### [Task requirements]
Write each line out exactly, leaving none out.
## START
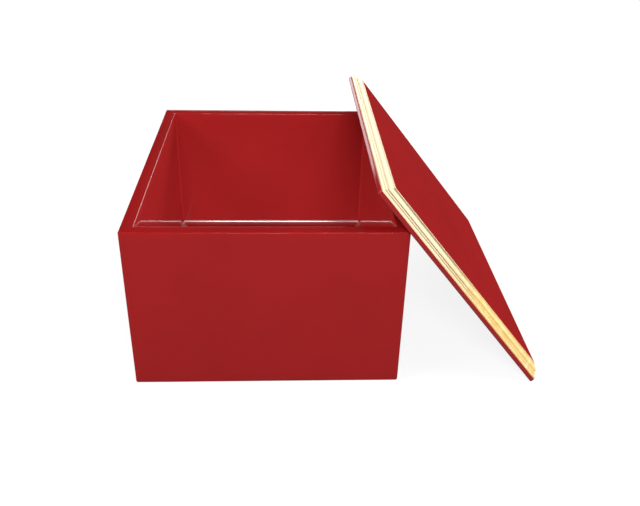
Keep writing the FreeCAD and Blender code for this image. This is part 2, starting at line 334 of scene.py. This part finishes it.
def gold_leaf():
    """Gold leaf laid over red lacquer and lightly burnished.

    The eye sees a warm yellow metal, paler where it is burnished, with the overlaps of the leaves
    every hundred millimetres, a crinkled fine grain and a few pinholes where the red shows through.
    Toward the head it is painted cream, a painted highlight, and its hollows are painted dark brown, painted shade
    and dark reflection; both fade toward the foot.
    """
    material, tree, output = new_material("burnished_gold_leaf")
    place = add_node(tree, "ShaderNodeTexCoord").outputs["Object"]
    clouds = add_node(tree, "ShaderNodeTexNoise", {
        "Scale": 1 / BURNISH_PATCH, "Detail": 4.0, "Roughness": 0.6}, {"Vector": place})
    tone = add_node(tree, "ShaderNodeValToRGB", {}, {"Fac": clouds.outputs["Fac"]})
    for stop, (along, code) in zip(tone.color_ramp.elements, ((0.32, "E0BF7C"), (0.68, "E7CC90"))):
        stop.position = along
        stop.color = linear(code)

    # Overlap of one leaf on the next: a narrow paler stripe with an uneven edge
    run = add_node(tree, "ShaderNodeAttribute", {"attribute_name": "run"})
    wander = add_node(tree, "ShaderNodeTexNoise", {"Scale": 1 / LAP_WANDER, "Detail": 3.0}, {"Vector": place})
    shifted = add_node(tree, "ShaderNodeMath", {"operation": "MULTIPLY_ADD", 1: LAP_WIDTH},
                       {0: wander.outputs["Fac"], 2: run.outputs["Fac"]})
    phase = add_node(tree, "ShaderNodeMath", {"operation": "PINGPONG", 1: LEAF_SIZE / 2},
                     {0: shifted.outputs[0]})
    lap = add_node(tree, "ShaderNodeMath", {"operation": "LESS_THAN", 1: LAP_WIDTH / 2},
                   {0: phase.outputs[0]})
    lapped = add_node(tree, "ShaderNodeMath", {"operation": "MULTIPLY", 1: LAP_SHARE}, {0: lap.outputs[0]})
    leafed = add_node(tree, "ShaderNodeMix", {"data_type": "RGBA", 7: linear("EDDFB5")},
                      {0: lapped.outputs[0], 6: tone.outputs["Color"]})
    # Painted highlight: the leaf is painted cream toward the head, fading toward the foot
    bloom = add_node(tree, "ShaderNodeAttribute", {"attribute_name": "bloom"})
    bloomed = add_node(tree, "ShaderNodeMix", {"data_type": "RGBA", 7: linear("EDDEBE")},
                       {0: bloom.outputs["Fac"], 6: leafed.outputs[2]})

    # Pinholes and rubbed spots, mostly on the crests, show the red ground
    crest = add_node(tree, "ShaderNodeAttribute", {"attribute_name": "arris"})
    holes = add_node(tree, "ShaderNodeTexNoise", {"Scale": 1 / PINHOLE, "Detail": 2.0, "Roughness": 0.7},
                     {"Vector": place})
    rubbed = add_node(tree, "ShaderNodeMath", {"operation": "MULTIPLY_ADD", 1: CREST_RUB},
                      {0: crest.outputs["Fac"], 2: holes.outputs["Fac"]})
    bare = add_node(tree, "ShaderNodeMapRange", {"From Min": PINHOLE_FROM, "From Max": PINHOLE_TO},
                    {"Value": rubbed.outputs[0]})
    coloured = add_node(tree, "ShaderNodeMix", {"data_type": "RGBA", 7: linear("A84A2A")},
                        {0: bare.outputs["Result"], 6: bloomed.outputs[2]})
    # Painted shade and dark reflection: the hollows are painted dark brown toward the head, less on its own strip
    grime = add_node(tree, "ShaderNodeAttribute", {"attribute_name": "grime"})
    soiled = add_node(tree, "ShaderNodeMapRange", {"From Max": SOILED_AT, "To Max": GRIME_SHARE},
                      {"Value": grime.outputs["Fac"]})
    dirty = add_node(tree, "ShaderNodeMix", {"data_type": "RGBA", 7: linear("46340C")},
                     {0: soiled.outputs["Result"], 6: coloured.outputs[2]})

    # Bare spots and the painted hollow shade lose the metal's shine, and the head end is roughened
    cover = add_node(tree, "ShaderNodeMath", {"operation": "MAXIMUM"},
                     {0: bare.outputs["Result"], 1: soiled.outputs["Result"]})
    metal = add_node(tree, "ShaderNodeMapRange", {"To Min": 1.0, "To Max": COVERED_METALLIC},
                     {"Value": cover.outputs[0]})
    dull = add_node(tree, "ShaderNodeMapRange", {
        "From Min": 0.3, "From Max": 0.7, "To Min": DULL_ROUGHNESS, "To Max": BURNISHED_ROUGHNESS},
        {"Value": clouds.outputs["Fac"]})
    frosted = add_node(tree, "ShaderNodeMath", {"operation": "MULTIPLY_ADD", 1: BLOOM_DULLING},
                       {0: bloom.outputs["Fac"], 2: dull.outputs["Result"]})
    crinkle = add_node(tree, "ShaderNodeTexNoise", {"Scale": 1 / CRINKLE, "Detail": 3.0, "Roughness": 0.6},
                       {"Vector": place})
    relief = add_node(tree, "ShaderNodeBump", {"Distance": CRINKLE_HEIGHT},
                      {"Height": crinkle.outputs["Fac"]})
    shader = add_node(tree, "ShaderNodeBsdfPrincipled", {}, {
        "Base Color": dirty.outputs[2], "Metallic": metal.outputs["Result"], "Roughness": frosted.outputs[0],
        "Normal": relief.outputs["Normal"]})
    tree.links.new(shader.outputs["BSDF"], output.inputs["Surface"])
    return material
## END
### [Answer to the exercise]
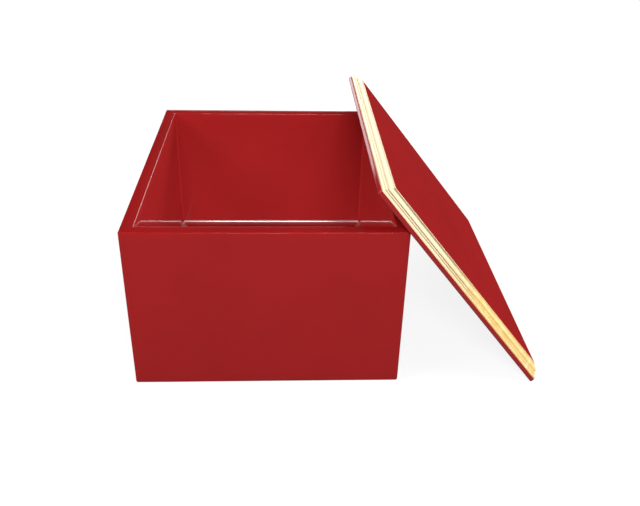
Keep writing the FreeCAD and Blender code for this image. This is part 2, starting at line 334 of scene.py. This part finishes it.
def gold_leaf():
    """Gold leaf laid over red lacquer and lightly burnished.

    The eye sees a warm yellow metal, paler where it is burnished, with the overlaps of the leaves
    every hundred millimetres, a crinkled fine grain and a few pinholes where the red shows through.
    Toward the head it is painted cream, a painted highlight, and its hollows are painted dark brown, painted shade
    and dark reflection; both fade toward the foot.
    """
    material, tree, output = new_material("burnished_gold_leaf")
    place = add_node(tree, "ShaderNodeTexCoord").outputs["Object"]
    clouds = add_node(tree, "ShaderNodeTexNoise", {
        "Scale": 1 / BURNISH_PATCH, "Detail": 4.0, "Roughness": 0.6}, {"Vector": place})
    tone = add_node(tree, "ShaderNodeValToRGB", {}, {"Fac": clouds.outputs["Fac"]})
    for stop, (along, code) in zip(tone.color_ramp.elements, ((0.32, "E0BF7C"), (0.68, "E7CC90"))):
        stop.position = along
        stop.color = linear(code)

    # Overlap of one leaf on the next: a narrow paler stripe with an uneven edge
    run = add_node(tree, "ShaderNodeAttribute", {"attribute_name": "run"})
    wander = add_node(tree, "ShaderNodeTexNoise", {"Scale": 1 / LAP_WANDER, "Detail": 3.0}, {"Vector": place})
    shifted = add_node(tree, "ShaderNodeMath", {"operation": "MULTIPLY_ADD", 1: LAP_WIDTH},
                       {0: wander.outputs["Fac"], 2: run.outputs["Fac"]})
    phase = add_node(tree, "ShaderNodeMath", {"operation": "PINGPONG", 1: LEAF_SIZE / 2},
                     {0: shifted.outputs[0]})
    lap = add_node(tree, "ShaderNodeMath", {"operation": "LESS_THAN", 1: LAP_WIDTH / 2},
                   {0: phase.outputs[0]})
    lapped = add_node(tree, "ShaderNodeMath", {"operation": "MULTIPLY", 1: LAP_SHARE}, {0: lap.outputs[0]})
    leafed = add_node(tree, "ShaderNodeMix", {"data_type": "RGBA", 7: linear("EDDFB5")},
                      {0: lapped.outputs[0], 6: tone.outputs["Color"]})
    # Painted highlight: the leaf is painted cream toward the head, fading toward the foot
    bloom = add_node(tree, "ShaderNodeAttribute", {"attribute_name": "bloom"})
    bloomed = add_node(tree, "ShaderNodeMix", {"data_type": "RGBA", 7: linear("EDDEBE")},
                       {0: bloom.outputs["Fac"], 6: leafed.outputs[2]})

    # Pinholes and rubbed spots, mostly on the crests, show the red ground
    crest = add_node(tree, "ShaderNodeAttribute", {"attribute_name": "arris"})
    holes = add_node(tree, "ShaderNodeTexNoise", {"Scale": 1 / PINHOLE, "Detail": 2.0, "Roughness": 0.7},
                     {"Vector": place})
    rubbed = add_node(tree, "ShaderNodeMath", {"operation": "MULTIPLY_ADD", 1: CREST_RUB},
                      {0: crest.outputs["Fac"], 2: holes.outputs["Fac"]})
    bare = add_node(tree, "ShaderNodeMapRange", {"From Min": PINHOLE_FROM, "From Max": PINHOLE_TO},
                    {"Value": rubbed.outputs[0]})
    coloured = add_node(tree, "ShaderNodeMix", {"data_type": "RGBA", 7: linear("A84A2A")},
                        {0: bare.outputs["Result"], 6: bloomed.outputs[2]})
    # Painted shade and dark reflection: the hollows are painted dark brown toward the head, less on its own strip
    grime = add_node(tree, "ShaderNodeAttribute", {"attribute_name": "grime"})
    soiled = add_node(tree, "ShaderNodeMapRange", {"From Max": SOILED_AT, "To Max": GRIME_SHARE},
                      {"Value": grime.outputs["Fac"]})
    dirty = add_node(tree, "ShaderNodeMix", {"data_type": "RGBA", 7: linear("46340C")},
                     {0: soiled.outputs["Result"], 6: coloured.outputs[2]})

    # Bare spots and the painted hollow shade lose the metal's shine, and the head end is roughened
    cover = add_node(tree, "ShaderNodeMath", {"operation": "MAXIMUM"},
                     {0: bare.outputs["Result"], 1: soiled.outputs["Result"]})
    metal = add_node(tree, "ShaderNodeMapRange", {"To Min": 1.0, "To Max": COVERED_METALLIC},
                     {"Value": cover.outputs[0]})
    dull = add_node(tree, "ShaderNodeMapRange", {
        "From Min": 0.3, "From Max": 0.7, "To Min": DULL_ROUGHNESS, "To Max": BURNISHED_ROUGHNESS},
        {"Value": clouds.outputs["Fac"]})
    frosted = add_node(tree, "ShaderNodeMath", {"operation": "MULTIPLY_ADD", 1: BLOOM_DULLING},
                       {0: bloom.outputs["Fac"], 2: dull.outputs["Result"]})
    crinkle = add_node(tree, "ShaderNodeTexNoise", {"Scale": 1 / CRINKLE, "Detail": 3.0, "Roughness": 0.6},
                       {"Vector": place})
    relief = add_node(tree, "ShaderNodeBump", {"Distance": CRINKLE_HEIGHT},
                      {"Height": crinkle.outputs["Fac"]})
    shader = add_node(tree, "ShaderNodeBsdfPrincipled", {}, {
        "Base Color": dirty.outputs[2], "Metallic": metal.outputs["Result"], "Roughness": frosted.outputs[0],
        "Normal": relief.outputs["Normal"]})
    tree.links.new(shader.outputs["BSDF"], output.inputs["Surface"])
    return material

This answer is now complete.